Ceci nous fait réfléchir et comprendre que si la manifestation de la puissance de Dieu se fait dans l’histoire des hommes, elle n’est pas le produit de l’histoire des hommes. Dieu intervient souverainement par des moyens qui sont les siens, et par des personnes qu’il choisit pour intervenir. Ici, nous avons la personnalité du prophète Jean-Baptiste, plus tard nous méditerons le rôle de Marie dans l’incarnation. L’un comme l’autre sont des inconnus, l’un comme l’autre sont des personnes qui n’ont pas de rôle, qui n’ont pas de mission particulière sinon d’accueillir la parole de Dieu et de la transmettre.

Cette parole que Jean-Baptiste transmet en reprenant la prophétie d’Isaïe est une parole provocante, car, comme nous l’avons entendu dans la première lecture du Prophète Isaïe lui-même, c’est Dieu qui trace un chemin, c’est Dieu qui aplanit, c’est Dieu qui redresse et c’est Dieu qui prépare tout pour que le salut d’Israël advienne, pour que les déportés puissent revenir à Jérusalem. Dans sa prédication, Jean-Baptiste ne se contente pas de répéter que Dieu va aplanir, que Dieu va redresser, il transforme cette prophétie en un appel. Ce n’est pas simplement l’annonce que Dieu va sauver, c’est l’appel pour que nous participions à ce salut, la voix de celui qui crie dans le désert : préparez le chemin du Seigneur, rendez droit ses sentiers. Cela signifie que la manière dont Dieu va renouveler la situation d’Israël, la manière dont il va opérer le salut promis, ce n’est pas une sorte d’opération magique par laquelle la voix de Dieu suffirait pour que les hommes soient transformés, c’est un appel à la conversion, c’est un appel au travail de l’homme pour transformer sa vie, transformer sa vie dans la société, transformer sa vie personnelle, préparer le chemin du Seigneur dans nos cœurs, rendre droits ses sentiers, redresser ce qui est tordu, combler les ravins, etc. Et donc, nous découvrons - dans la fresque historique par laquelle saint Luc ouvre ce chapitre - comment les lieux et les personnes peuvent changer le monde, comment ils peuvent continuer à contribuer à l’avènement du Salut, comment ils peuvent permettre à Dieu d’accomplir sa prophétie : ce ne sont pas les puissants de ce monde, ce ne sont pas ceux qui ont le pouvoir et la responsabilité de faire fonctionner la société, mais ce sont les hommes et les femmes qui changent leur manière de vivre, qui changent leur cœur, qui acceptent de regarder ce qui est tordu, ce qui est mal ajusté, ce qui est fautif dans leur vie pour redresser, pour aplanir, pour combler les obstacles. Aussi, la prédication de Jean-Baptiste n’est pas la prédication qui annonce un miracle, elle est la prédication qui éveille une responsabilité, qui appelle à porter un regard lucide sur sa propre vie, qui appelle à vivre autrement.

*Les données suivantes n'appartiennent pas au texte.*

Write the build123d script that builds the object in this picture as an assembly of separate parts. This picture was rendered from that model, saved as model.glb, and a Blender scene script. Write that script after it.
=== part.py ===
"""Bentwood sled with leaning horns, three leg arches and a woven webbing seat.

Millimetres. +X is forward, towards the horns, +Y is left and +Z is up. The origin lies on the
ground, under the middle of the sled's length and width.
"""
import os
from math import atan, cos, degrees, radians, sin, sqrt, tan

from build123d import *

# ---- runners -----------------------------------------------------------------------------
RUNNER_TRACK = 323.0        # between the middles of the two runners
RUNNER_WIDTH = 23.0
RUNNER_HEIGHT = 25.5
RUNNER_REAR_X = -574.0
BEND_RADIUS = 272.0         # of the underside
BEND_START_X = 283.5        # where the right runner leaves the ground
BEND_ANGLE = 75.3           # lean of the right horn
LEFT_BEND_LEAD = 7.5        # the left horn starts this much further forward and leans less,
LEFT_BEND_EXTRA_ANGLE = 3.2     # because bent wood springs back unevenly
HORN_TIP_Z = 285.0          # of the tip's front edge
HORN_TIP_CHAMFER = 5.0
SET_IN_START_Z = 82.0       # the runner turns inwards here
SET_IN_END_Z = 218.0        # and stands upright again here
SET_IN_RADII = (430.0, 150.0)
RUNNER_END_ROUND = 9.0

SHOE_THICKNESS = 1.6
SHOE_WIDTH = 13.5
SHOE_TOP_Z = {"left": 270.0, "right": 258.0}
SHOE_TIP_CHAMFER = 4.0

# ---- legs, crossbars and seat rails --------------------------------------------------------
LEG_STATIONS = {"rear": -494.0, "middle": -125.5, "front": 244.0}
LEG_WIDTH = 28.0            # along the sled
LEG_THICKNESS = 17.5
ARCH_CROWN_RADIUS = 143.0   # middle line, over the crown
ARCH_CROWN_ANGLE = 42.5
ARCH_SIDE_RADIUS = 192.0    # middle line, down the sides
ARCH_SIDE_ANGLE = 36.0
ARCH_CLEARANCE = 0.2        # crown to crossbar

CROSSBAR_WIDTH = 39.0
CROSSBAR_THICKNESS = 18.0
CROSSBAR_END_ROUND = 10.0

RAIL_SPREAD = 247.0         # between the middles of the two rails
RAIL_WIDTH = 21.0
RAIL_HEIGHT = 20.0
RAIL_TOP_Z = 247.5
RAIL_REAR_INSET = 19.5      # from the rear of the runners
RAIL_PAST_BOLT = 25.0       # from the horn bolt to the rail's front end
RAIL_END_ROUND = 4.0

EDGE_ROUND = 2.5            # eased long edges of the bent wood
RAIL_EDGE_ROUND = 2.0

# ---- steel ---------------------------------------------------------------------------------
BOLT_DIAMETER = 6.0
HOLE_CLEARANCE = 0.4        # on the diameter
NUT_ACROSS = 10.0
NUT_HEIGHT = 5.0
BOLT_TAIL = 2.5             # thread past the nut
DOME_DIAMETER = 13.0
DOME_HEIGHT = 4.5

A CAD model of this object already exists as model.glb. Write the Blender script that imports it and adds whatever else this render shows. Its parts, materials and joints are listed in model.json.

Préparer la venue du Seigneur c’est d’abord préparer nos vies pour que le Seigneur puisse advenir, c’est transformer notre manière d’être, c’est nous laisser entraîner vers le monde nouveau que le Christ va inaugurer, et ce monde nouveau est un monde d’amour et de paix, de pardon, de réconciliation, de correction de la vie, toutes choses qui ne nous sont ni naturelles, ni spontanées, mais que nous devons construire par notre manière d’être et notre manière de vivre.

Prions donc le Seigneur, qu’il donne à chacune et à chacun d’entre nous la lumière nécessaire pour examiner ce qui peut être changé dans sa vie, par son travail, par sa volonté de vivre mieux, par son désir de préparer le chemin du Seigneur en son cœur. Amen.